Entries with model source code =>
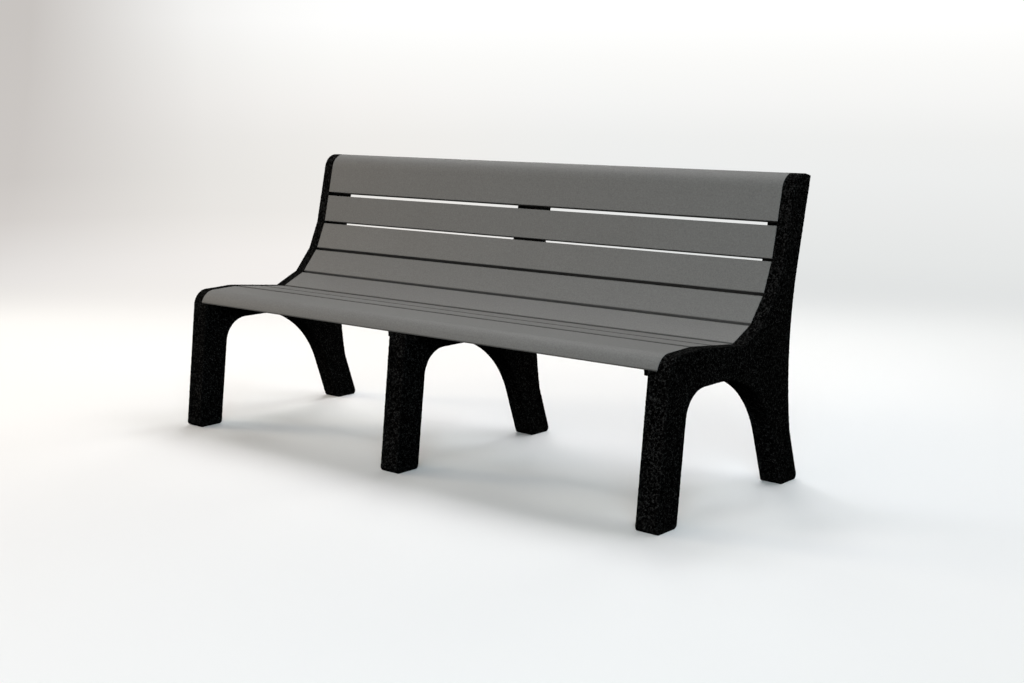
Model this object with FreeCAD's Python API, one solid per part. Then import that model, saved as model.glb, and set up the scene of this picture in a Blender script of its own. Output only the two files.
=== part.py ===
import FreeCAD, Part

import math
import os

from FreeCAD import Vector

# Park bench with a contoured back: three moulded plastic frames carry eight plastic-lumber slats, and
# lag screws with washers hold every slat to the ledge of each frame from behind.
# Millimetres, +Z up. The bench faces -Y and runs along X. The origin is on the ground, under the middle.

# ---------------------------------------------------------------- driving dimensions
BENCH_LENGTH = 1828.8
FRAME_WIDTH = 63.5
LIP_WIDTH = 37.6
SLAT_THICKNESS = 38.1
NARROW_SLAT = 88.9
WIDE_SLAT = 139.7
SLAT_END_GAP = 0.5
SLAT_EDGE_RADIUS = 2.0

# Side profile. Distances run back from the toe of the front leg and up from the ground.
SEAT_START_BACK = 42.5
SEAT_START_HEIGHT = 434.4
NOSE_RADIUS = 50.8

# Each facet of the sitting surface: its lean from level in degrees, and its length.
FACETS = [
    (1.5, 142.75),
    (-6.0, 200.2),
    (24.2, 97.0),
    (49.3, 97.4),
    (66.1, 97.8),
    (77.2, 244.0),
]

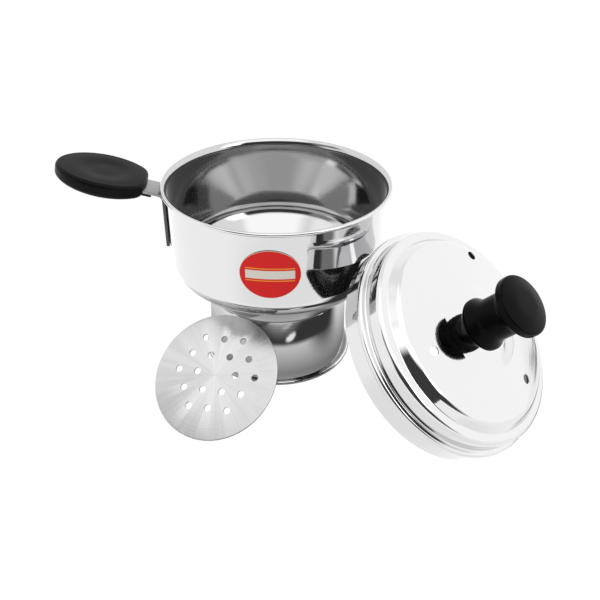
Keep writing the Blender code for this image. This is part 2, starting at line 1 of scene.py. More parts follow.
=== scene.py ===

GOAL => Repeat the data verbatim.

EXPECTED OUTPUT =>
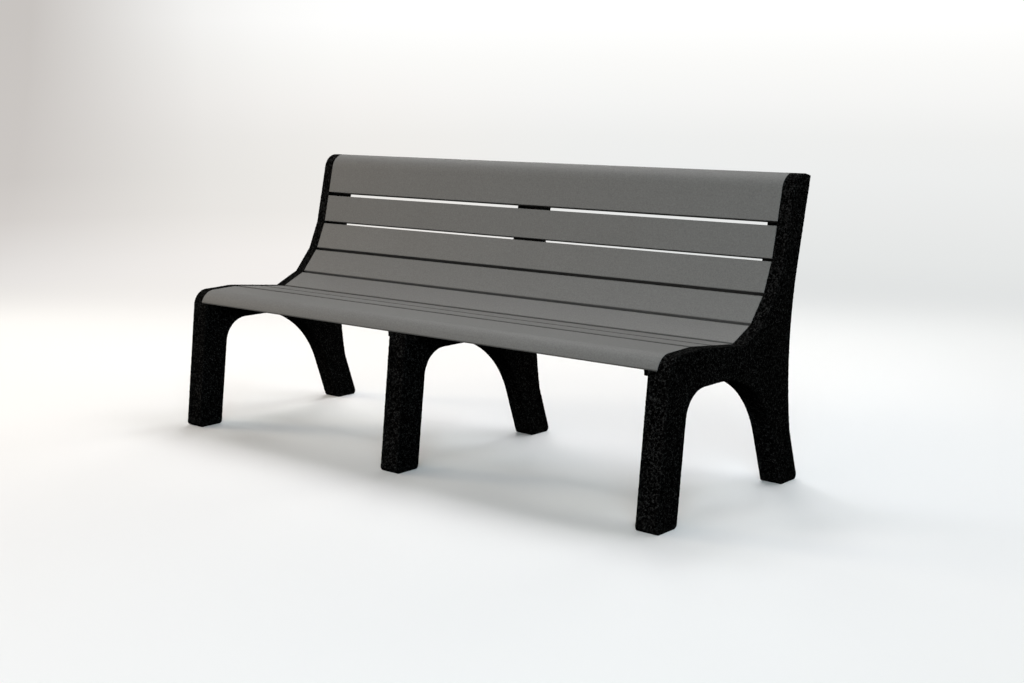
Model this object with FreeCAD's Python API, one solid per part. Then import that model, saved as model.glb, and set up the scene of this picture in a Blender script of its own. Output only the two files.
=== part.py ===
import FreeCAD, Part

import math
import os

from FreeCAD import Vector

# Park bench with a contoured back: three moulded plastic frames carry eight plastic-lumber slats, and
# lag screws with washers hold every slat to the ledge of each frame from behind.
# Millimetres, +Z up. The bench faces -Y and runs along X. The origin is on the ground, under the middle.

# ---------------------------------------------------------------- driving dimensions
BENCH_LENGTH = 1828.8
FRAME_WIDTH = 63.5
LIP_WIDTH = 37.6
SLAT_THICKNESS = 38.1
NARROW_SLAT = 88.9
WIDE_SLAT = 139.7
SLAT_END_GAP = 0.5
SLAT_EDGE_RADIUS = 2.0

# Side profile. Distances run back from the toe of the front leg and up from the ground.
SEAT_START_BACK = 42.5
SEAT_START_HEIGHT = 434.4
NOSE_RADIUS = 50.8

# Each facet of the sitting surface: its lean from level in degrees, and its length.
FACETS = [
    (1.5, 142.75),
    (-6.0, 200.2),
    (24.2, 97.0),
    (49.3, 97.4),
    (66.1, 97.8),
    (77.2, 244.0),
]

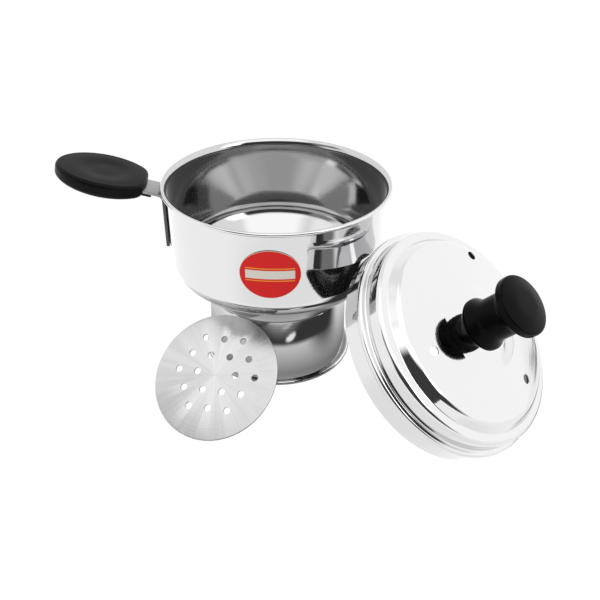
Keep writing the Blender code for this image. This is part 2, starting at line 1 of scene.py. More parts follow.
=== scene.py ===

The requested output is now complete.